►
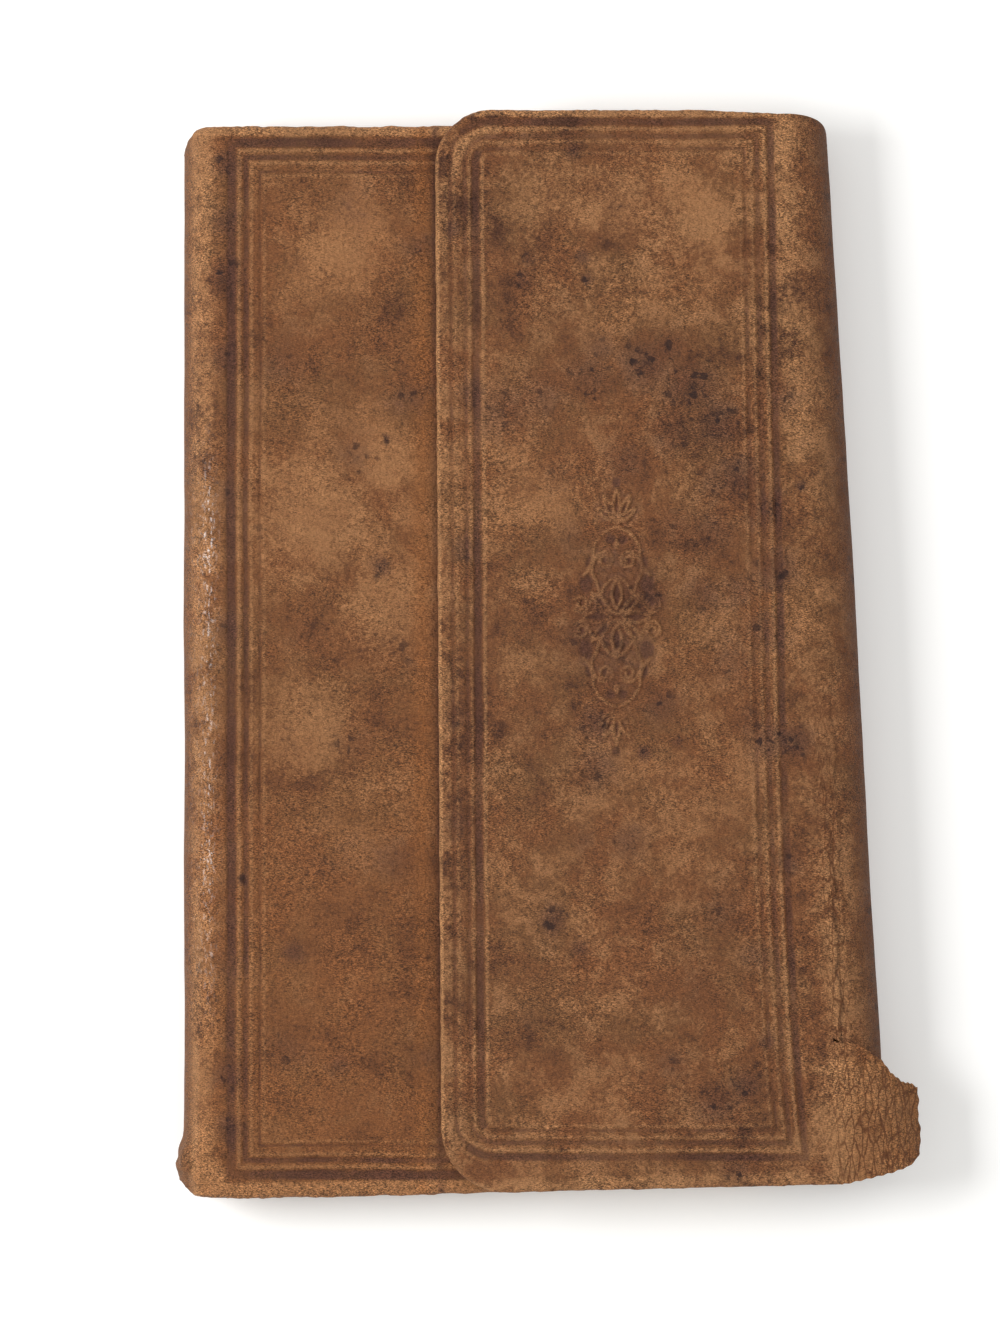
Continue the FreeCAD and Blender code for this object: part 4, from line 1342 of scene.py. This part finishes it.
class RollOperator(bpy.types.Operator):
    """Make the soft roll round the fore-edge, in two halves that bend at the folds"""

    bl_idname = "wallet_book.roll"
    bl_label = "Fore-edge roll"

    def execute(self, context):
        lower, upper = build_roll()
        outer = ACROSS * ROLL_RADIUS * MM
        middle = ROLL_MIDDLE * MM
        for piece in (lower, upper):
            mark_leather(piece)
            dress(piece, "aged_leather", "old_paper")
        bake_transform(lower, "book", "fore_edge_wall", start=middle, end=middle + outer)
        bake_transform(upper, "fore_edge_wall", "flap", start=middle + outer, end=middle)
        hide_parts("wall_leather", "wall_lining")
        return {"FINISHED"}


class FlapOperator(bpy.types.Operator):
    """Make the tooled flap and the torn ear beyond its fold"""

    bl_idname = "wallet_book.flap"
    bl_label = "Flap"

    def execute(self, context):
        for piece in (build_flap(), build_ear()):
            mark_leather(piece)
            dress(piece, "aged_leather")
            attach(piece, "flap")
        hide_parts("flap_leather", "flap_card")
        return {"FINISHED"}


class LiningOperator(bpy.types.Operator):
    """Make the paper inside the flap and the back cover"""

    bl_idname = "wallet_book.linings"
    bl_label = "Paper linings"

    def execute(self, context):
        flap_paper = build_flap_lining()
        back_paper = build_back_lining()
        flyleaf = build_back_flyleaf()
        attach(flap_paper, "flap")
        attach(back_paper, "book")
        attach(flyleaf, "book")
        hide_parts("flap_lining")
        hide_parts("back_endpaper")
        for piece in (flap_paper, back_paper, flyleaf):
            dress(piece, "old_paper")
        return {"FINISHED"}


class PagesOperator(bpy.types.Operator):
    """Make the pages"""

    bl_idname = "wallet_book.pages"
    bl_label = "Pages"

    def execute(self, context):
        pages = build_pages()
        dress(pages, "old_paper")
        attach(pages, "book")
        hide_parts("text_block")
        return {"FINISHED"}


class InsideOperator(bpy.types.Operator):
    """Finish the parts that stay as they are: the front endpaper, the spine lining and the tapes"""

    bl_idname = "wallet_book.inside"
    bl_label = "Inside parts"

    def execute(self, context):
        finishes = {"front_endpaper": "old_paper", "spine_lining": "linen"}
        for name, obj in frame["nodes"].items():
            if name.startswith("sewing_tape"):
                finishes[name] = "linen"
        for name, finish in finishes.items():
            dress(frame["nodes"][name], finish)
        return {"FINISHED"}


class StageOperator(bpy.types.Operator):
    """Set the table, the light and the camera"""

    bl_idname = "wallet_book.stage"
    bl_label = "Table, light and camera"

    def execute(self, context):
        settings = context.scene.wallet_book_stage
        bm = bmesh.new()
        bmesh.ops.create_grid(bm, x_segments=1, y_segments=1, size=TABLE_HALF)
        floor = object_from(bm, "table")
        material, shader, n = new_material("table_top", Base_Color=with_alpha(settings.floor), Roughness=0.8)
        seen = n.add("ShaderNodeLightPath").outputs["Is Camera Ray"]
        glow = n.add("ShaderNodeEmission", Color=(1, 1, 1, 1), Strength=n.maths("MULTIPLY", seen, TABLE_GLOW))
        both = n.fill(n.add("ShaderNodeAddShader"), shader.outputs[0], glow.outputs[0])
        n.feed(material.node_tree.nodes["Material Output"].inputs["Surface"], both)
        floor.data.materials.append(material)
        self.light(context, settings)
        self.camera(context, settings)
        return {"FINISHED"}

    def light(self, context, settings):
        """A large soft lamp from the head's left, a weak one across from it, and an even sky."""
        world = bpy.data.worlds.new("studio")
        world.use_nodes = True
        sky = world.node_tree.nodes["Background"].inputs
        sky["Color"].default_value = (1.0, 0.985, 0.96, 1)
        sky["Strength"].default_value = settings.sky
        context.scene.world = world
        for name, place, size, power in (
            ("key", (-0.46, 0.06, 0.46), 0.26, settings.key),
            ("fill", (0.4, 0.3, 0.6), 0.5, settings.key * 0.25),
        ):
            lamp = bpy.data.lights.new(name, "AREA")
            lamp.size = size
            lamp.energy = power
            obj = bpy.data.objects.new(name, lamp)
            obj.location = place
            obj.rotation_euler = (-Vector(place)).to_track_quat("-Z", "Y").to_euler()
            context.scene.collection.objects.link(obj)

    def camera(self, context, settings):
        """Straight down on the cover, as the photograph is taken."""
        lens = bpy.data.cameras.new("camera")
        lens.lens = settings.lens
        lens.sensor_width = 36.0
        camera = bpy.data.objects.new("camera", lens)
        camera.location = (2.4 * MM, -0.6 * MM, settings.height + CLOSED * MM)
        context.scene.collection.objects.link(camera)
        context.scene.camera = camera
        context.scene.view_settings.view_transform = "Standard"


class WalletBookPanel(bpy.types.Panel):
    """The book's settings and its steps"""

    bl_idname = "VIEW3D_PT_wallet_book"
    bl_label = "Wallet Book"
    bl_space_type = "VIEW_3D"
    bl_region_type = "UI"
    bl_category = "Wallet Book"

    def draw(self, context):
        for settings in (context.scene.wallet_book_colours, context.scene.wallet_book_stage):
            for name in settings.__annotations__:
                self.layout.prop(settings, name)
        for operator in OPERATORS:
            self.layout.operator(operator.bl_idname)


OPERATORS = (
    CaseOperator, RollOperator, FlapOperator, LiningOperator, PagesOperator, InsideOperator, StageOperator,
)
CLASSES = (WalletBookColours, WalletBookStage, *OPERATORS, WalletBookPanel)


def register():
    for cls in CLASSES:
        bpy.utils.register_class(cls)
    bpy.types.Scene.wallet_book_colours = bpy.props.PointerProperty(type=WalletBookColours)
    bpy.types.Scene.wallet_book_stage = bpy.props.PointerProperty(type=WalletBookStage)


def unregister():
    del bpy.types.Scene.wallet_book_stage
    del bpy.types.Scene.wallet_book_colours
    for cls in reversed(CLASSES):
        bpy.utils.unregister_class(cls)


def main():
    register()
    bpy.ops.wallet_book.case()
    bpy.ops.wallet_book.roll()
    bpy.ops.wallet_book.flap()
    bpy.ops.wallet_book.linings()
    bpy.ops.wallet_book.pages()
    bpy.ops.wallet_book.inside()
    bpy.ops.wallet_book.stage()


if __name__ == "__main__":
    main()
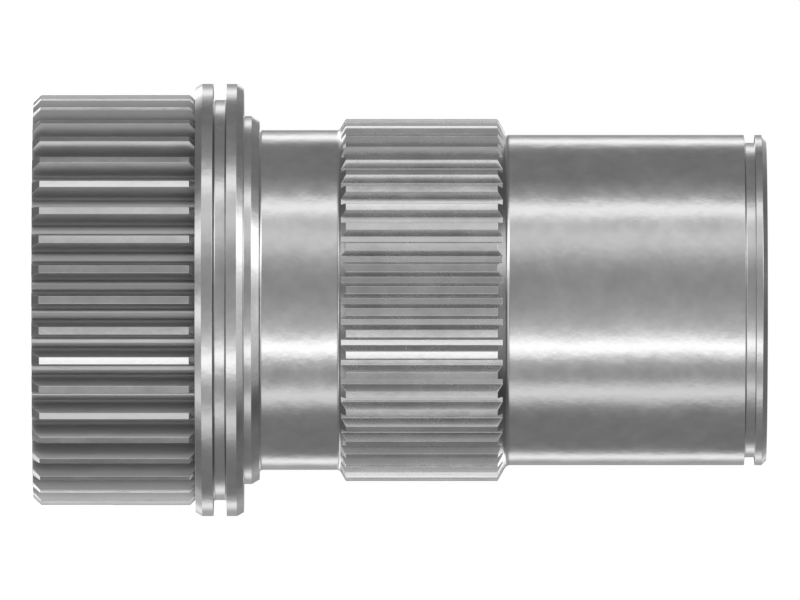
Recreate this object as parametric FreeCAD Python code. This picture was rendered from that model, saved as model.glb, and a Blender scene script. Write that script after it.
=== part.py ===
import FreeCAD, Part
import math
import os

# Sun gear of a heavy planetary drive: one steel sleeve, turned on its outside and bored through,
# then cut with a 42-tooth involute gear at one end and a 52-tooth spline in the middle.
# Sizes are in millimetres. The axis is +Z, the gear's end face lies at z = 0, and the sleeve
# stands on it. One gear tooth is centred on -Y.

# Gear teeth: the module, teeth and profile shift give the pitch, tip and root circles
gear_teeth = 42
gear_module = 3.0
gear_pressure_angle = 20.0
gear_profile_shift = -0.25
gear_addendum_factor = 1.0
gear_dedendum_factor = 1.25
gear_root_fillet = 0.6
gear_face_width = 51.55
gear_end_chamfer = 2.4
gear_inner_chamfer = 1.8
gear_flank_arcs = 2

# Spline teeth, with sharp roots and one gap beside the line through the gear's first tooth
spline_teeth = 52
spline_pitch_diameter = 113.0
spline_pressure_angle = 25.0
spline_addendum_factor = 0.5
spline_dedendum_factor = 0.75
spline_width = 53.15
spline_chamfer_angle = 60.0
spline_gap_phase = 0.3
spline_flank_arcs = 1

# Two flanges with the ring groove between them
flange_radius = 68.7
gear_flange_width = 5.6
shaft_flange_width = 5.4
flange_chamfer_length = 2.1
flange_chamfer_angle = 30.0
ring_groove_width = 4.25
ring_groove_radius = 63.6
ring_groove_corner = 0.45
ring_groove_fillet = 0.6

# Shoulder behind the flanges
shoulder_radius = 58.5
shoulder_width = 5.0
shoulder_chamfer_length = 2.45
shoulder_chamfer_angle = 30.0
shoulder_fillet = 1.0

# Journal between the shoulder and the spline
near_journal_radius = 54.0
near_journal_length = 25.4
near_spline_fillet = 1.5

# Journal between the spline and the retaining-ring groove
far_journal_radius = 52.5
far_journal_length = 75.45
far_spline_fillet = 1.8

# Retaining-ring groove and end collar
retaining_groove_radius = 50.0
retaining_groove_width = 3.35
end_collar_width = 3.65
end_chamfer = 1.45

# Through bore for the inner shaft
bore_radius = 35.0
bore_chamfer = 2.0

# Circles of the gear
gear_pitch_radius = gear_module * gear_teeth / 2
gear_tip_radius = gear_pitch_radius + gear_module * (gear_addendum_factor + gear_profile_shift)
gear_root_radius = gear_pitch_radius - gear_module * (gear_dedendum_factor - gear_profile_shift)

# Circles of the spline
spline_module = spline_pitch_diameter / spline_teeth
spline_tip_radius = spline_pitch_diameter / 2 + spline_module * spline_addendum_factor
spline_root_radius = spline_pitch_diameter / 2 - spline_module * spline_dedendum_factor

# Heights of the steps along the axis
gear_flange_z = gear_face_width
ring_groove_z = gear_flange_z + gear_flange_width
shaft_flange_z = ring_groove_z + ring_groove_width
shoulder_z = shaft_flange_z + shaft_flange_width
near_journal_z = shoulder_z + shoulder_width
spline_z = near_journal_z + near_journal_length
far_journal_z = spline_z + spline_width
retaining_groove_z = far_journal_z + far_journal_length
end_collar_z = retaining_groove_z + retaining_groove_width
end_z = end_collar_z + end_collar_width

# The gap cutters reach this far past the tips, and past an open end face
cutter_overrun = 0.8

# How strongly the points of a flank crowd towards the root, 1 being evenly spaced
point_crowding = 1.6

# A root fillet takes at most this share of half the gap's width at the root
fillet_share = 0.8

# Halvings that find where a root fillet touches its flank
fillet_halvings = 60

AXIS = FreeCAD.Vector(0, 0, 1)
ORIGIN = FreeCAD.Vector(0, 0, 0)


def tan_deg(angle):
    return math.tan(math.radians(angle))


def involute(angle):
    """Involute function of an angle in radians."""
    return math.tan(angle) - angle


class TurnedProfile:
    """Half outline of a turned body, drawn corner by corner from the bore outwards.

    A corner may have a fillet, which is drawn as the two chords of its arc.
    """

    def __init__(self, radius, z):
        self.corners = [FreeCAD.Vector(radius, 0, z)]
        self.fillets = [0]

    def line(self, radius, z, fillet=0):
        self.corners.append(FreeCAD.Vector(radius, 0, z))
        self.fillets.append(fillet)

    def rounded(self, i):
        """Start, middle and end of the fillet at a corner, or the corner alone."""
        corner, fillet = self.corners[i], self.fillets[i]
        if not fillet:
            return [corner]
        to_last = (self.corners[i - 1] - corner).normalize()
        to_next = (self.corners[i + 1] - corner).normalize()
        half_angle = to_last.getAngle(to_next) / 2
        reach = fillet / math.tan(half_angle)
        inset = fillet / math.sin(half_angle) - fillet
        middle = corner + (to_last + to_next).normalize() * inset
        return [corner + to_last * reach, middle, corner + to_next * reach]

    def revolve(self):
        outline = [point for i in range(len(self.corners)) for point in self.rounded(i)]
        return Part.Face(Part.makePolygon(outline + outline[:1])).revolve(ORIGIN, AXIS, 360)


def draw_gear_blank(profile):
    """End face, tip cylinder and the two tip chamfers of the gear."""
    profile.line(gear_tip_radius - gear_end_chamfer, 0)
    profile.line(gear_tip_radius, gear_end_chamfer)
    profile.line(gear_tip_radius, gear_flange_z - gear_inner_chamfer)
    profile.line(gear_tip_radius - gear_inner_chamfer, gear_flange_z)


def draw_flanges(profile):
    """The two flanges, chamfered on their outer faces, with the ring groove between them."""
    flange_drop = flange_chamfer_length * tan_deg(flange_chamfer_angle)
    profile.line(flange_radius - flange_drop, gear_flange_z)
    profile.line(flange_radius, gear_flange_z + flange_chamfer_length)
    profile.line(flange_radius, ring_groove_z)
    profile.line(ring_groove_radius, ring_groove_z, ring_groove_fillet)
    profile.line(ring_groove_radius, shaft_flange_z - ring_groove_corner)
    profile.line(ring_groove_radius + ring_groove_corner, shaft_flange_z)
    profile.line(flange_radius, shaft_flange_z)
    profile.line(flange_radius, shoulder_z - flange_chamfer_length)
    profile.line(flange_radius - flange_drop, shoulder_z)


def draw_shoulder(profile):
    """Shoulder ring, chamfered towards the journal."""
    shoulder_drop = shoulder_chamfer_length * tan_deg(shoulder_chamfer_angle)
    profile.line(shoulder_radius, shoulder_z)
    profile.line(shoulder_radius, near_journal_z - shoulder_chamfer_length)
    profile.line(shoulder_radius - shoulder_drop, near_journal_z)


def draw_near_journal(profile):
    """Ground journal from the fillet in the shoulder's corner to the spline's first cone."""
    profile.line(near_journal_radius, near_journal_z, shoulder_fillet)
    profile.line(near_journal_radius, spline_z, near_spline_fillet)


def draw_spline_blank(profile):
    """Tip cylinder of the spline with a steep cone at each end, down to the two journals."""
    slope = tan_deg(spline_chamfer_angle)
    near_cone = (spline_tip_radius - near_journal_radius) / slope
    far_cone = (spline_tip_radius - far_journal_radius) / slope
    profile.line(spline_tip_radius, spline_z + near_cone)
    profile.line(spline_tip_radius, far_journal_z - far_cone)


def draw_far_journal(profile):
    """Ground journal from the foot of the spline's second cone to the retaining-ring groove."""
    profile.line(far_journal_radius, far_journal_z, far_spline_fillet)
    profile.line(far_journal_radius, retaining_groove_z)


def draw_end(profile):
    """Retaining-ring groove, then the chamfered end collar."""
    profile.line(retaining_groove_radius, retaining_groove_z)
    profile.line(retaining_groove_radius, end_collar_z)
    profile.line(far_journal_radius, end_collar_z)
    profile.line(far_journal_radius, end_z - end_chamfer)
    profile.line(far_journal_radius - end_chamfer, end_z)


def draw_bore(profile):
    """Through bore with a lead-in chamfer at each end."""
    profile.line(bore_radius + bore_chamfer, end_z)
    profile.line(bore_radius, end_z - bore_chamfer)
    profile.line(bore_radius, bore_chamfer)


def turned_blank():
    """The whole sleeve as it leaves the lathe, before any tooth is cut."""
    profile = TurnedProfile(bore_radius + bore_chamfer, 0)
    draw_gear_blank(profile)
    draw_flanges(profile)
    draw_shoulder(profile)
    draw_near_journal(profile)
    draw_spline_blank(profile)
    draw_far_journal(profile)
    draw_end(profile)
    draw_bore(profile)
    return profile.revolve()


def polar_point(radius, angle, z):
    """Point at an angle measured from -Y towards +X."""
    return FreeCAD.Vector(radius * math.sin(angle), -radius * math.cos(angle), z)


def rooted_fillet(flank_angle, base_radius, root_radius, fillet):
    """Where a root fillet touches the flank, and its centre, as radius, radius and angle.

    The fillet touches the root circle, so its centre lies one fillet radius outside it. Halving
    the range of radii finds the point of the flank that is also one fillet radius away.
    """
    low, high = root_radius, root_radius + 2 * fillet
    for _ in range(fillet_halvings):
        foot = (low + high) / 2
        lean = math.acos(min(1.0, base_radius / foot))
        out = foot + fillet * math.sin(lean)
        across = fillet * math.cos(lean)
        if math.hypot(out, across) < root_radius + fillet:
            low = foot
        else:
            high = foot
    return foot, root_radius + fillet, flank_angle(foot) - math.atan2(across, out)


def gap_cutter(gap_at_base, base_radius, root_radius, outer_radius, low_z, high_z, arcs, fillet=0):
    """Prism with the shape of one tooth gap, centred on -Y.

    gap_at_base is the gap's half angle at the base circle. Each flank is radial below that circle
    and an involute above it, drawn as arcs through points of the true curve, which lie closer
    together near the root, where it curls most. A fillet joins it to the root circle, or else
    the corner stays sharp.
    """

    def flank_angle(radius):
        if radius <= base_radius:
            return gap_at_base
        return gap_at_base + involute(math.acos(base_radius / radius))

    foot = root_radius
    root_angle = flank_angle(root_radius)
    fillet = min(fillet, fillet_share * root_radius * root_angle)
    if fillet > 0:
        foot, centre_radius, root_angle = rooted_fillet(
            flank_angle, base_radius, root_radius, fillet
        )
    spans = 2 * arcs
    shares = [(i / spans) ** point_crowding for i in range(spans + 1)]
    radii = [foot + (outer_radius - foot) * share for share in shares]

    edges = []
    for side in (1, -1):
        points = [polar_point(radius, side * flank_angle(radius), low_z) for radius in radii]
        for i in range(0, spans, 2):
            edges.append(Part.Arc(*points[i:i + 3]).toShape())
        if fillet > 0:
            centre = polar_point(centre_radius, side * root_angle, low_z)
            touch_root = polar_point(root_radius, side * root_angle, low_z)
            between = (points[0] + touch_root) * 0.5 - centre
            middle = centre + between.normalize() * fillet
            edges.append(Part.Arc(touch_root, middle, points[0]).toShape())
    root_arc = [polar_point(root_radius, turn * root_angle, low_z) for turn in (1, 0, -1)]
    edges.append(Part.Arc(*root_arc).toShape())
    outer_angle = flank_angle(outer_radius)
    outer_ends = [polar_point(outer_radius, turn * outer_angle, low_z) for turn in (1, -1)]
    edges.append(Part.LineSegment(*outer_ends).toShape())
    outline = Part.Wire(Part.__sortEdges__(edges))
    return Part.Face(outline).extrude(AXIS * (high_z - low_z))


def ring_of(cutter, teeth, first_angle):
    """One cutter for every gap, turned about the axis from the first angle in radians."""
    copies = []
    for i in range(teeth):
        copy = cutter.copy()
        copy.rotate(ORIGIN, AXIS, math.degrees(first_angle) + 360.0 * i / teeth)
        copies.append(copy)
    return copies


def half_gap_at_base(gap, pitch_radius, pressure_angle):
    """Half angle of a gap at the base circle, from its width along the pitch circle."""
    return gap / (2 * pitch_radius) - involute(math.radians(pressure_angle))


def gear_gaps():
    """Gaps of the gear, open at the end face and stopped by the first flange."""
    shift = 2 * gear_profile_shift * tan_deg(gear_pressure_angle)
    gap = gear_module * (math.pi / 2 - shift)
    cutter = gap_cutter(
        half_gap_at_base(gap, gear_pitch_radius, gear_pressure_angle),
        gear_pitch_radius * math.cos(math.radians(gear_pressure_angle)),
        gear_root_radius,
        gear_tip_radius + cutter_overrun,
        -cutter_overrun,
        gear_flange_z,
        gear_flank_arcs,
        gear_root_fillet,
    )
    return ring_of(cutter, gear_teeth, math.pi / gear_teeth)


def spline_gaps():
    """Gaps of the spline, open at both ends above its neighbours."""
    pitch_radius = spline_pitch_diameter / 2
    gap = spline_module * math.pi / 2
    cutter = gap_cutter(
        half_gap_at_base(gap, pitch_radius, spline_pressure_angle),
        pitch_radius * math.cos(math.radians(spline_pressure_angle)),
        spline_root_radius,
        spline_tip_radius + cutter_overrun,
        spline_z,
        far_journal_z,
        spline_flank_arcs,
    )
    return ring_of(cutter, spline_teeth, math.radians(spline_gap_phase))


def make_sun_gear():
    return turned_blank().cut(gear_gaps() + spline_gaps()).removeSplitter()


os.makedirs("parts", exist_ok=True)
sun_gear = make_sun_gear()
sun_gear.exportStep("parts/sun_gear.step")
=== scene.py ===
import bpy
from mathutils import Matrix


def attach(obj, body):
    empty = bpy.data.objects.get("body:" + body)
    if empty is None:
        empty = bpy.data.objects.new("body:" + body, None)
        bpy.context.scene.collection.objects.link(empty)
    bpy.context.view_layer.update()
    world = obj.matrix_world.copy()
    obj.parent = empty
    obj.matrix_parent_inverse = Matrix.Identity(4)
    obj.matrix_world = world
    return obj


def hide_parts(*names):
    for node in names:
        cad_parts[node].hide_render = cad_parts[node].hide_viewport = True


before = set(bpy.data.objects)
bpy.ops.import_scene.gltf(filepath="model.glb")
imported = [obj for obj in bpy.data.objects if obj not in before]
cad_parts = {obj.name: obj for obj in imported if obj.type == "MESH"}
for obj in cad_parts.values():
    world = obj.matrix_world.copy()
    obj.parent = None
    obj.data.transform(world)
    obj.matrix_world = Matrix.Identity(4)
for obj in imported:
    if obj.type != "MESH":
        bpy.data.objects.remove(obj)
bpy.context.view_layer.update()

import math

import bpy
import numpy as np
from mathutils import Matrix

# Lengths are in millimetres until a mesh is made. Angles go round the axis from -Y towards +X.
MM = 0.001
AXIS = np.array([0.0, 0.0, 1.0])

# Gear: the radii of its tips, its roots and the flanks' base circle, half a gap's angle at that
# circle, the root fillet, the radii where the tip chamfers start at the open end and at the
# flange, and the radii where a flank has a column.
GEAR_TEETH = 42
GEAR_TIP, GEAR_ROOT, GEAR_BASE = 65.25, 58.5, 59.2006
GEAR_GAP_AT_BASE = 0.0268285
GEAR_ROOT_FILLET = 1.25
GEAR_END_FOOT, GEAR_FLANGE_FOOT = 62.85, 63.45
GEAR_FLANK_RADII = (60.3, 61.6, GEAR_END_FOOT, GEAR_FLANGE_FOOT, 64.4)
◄
● **Objective**
Your answer consists solely of the lines from the top of the records above through the line that contains "end=middle + outer)", each echoed exactly.

● **Response for this exercise**
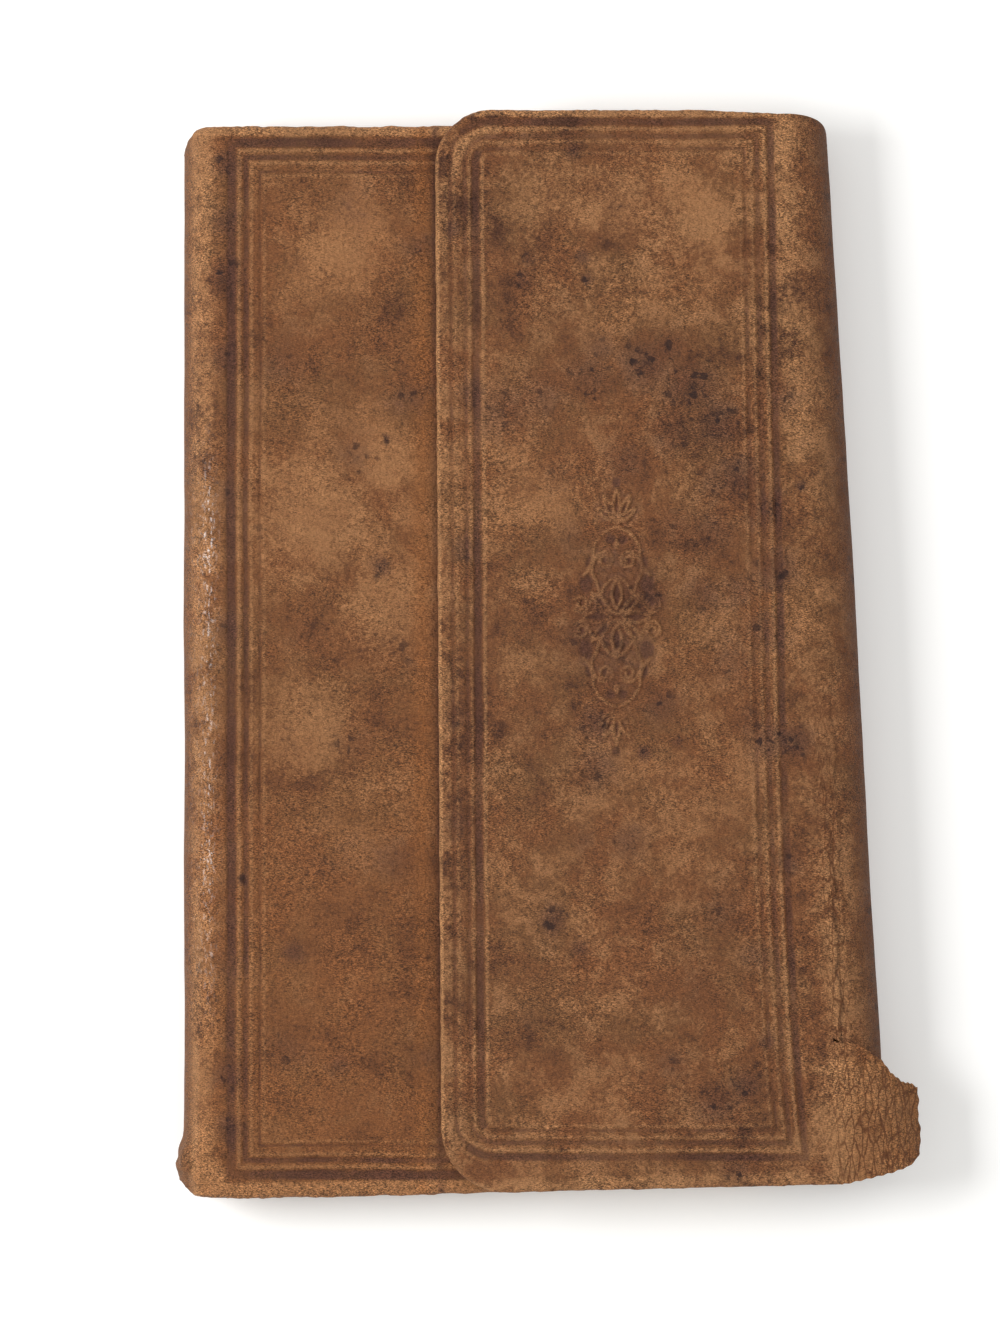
Continue the FreeCAD and Blender code for this object: part 4, from line 1342 of scene.py. This part finishes it.
class RollOperator(bpy.types.Operator):
    """Make the soft roll round the fore-edge, in two halves that bend at the folds"""

    bl_idname = "wallet_book.roll"
    bl_label = "Fore-edge roll"

    def execute(self, context):
        lower, upper = build_roll()
        outer = ACROSS * ROLL_RADIUS * MM
        middle = ROLL_MIDDLE * MM
        for piece in (lower, upper):
            mark_leather(piece)
            dress(piece, "aged_leather", "old_paper")
        bake_transform(lower, "book", "fore_edge_wall", start=middle, end=middle + outer)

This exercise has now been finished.